Я был возмущен самоуправством лейтенантов. Ведь они бросили свои подразделения, рисковали собственной жизнью. Посоветовался с комиссаром, как наказать их.
— Конь о четырех ногах, да и то спотыкается. Мой дед говорил: три раза прости, в четвертый прихворости, — ответил Мазуров. — Дадим им на первый раз по выговору с предупреждением, и хватит.
На том и порешили. Мы с комиссаром понимали чувства, двигавшие лейтенантами: они хотели отомстить за друга.
Докладывая о происшествии подполковнику Данину, я опасался, что получу от него крепкий нагоняй. Но подполковник взглянул на дело иначе: он не одобрил даже наше, сравнительно мягкое наказание.
— Люди храбрость проявили, а вы их по голове! Молодцы ребята!

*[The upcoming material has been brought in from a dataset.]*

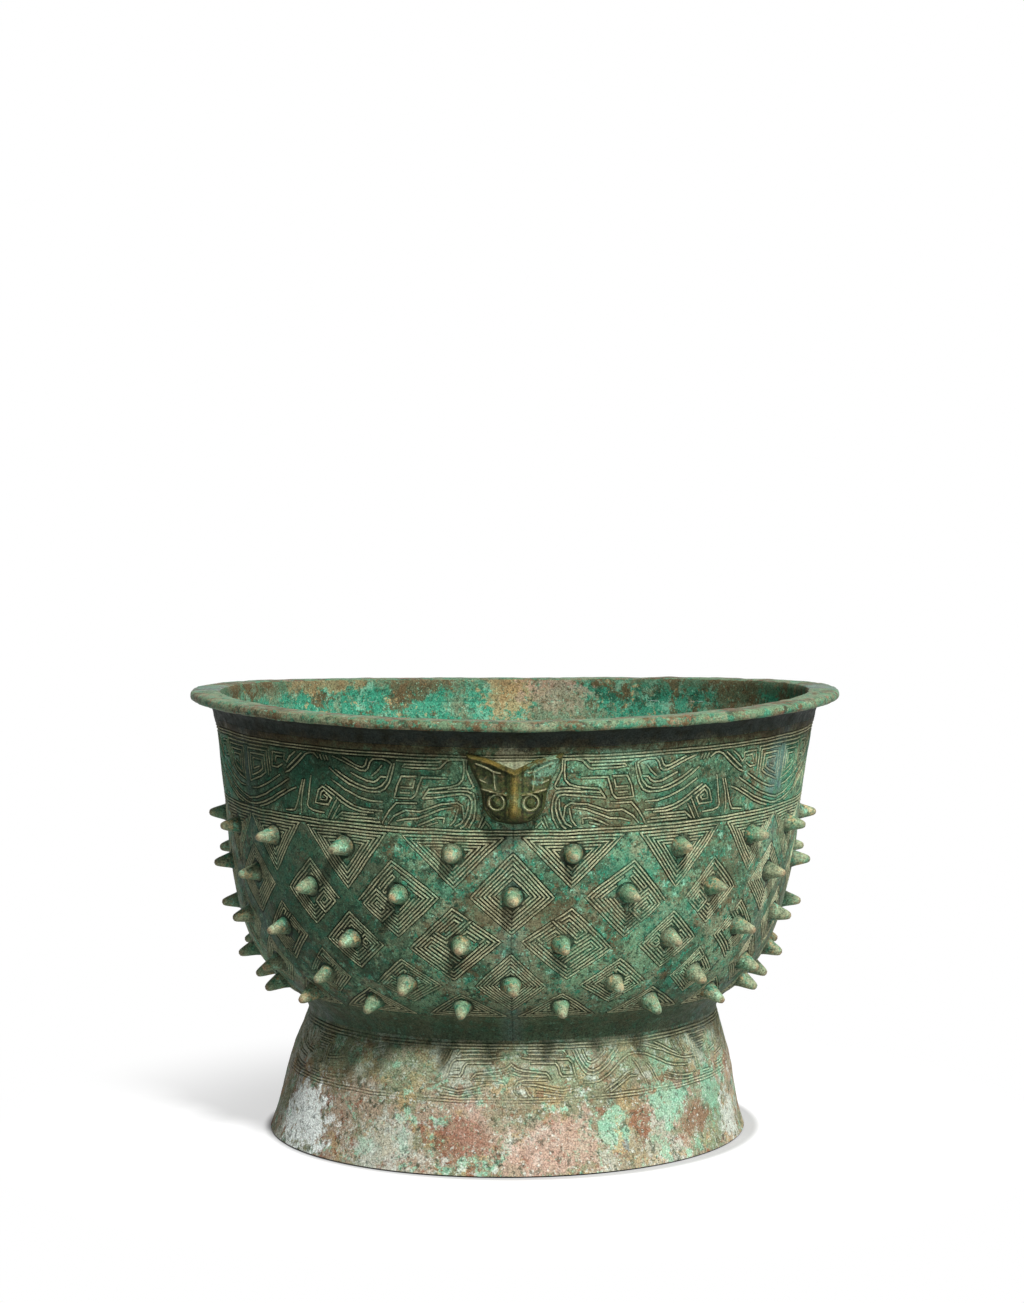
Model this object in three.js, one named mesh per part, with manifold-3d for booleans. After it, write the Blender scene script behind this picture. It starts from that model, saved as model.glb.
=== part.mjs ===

— Что это за храбрость в таком состоянии! — возражал я.
— Будь они пьяными — заблудились бы ночью, дорогу домой не нашли. А раз нашли, значит, трезвые. И нечего нам морские традиции нарушать!
— Какие традиции? — не понял я.
— Если моряк лежит на берегу головой к кораблю, то наказание ему уменьшается: как-никак смягчающее обстоятельство, — улыбнулся Данин. — А у тебя люди и врага побили и назад вернулись. Наказывать их не стоит! — заключил подполковник.
Вскоре разведчики 3-го батальона под командованием Чекавинского захватили одного «языка». Сам Чекавинский был легко ранен, но на госпитальную койку не лег, вылечился, как он говорил, «на ходу, между дел». Двух пленных привела и рота разведчиков.
Старшим адъютантом дивизиона вместо погибшего Соловьева был назначен лейтенант Лубянов. 3-ю батарею принял от него лейтенант В. М. Соколов.
Конец мая и начало июня прошли в боях местного значения. 2-й и 3-й батальоны получили задачу вместе с двумя батареями дивизиона ликвидировать уцелевший после апрельских боев плацдарм противника на южном берегу реки Яндеба. Этот плацдарм несколькими «аппендиксами» вклинивался в нашу оборону. Наступая по колено в воде, от островка к островку, моряки за три недели упорных и тяжелых боев очистили южный берег реки от врага.
В этих боях с самой лучшей стороны показал себя огневой взвод 3-й батареи лейтенанта Г. А. Швалюка и, особенно, расчет старшины 2-й статьи А. И. Пашкова, который подавил три дзота и сбил с деревьев много «кукушек». Артиллеристы смело действовали под огнем противника. На орудии осталось множество следов от осколков. На каждом квадратном дециметре броневого щита — по две-четыре вмятины. На израненное орудие приезжал смотреть сам командир бригады, он удивлялся живучести этой приземистой пушки и мужеству расчета, укрывавшегося за ее щитом.
В середине июня бригада была переведена на другой участок фронта. Сменив части 314-й и 67-й стрелковых дивизий, мы заняли оборону по южному берегу полноводной реки Свирь, в районе полуразрушенного оккупантами города Лодейное Поле.